There are numerous ways in which games deal with death; three particular examples I want to address are from the Devil May Cry series, Dark Souls, and Pokemon. Strictly speaking the death mechanic in Pokemon is only fainting but it functions the same way as death does in most RPGs; the character's health/stamina/hit-points are reduced to zero and they are removed from combat or cease to function. All of these games treat death quite differently but the circumstances of dying are not as permanent as "death" would suggest. In the older arcade games death meant you lost, game over. Now with the accessibility of personal consoles, games were expected to last longer and provide more than just a simple concept such as "get the circles" or "shoot the aliens" (then again, some haven't stretched very far).
Stick with what you know I suppose... |
Devil May Cry is a masculine series of games, let's be honest. The main character is a big man who doesn't feel pain, wields big guns and an even bigger sword to kill demons and the female characters wear slightly more clothing than the average stripper. So when you die in these games it hits you where it hurts; pride. There's nothing stopping you from continuing the mission post-casualty, but there's nothing stopping the game from slapping you in the face with a great dirty "D" at the end of your mission for it. The first and third games in the series were particularly difficult in that an easy mode was unavailable, somewhat mockingly, until the player had died a number of times in the normal difficulty.
The latest instalment by Ninja Theory, DmC: Devil May Cry, made death less critical as the player retained their "style points" but lost 20% of their final score. In the previous games death meant a loss of all style points accumulated up to that point because, let's face it, dying's just not cool. So death has the consequence of dissatisfaction at one's personal performance. It makes the player feel inadequate. You don't want to die, not because you will 'lose' the game, but because you want to feel like a man.
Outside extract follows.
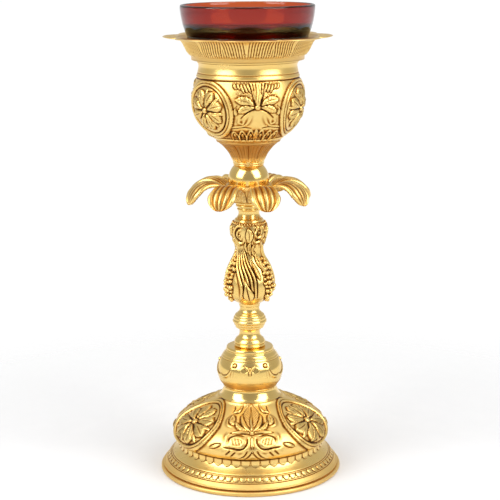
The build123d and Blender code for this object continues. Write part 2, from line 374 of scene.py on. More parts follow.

"SSS" could also stand for "Something So Satisfying" |
But one must not be discouraged. Dying, in a twisted way, becomes a form of progress in its own right. You walk down a corridor and something comes from behind and stabs you in the back. Right, look both ways before taking a corner. You return to your place of death and continue down the corridor only to have corrosive ooze fall from the ceiling and engulf you. Sidestep here. Eventually you escape the corridor and encounter an enormous demon whose abilities are far beyond your own and he one-hitter-quitters you. Looks like you need to level up son. And there we have progress. Painful, gruelling, masochistic progress.
The consequences and brutality of death are also what gives the game part of its hook. While games like Mario and Sonic the Hedgehog remakes still cling to the lives system, death is practically meaningless and the tension it holds is lost. Dark Souls speaks to a generation of gamers who are looking for something to fear, to have real challenge rewarded with a sense of real triumph.
Awwwww yeah! |
Some in the online Pokemon community have gone against the mechanic of fainting, following a self-enforced set of rules that has come to be known as the "Nuzlocke challenge," named after the comics it originated in.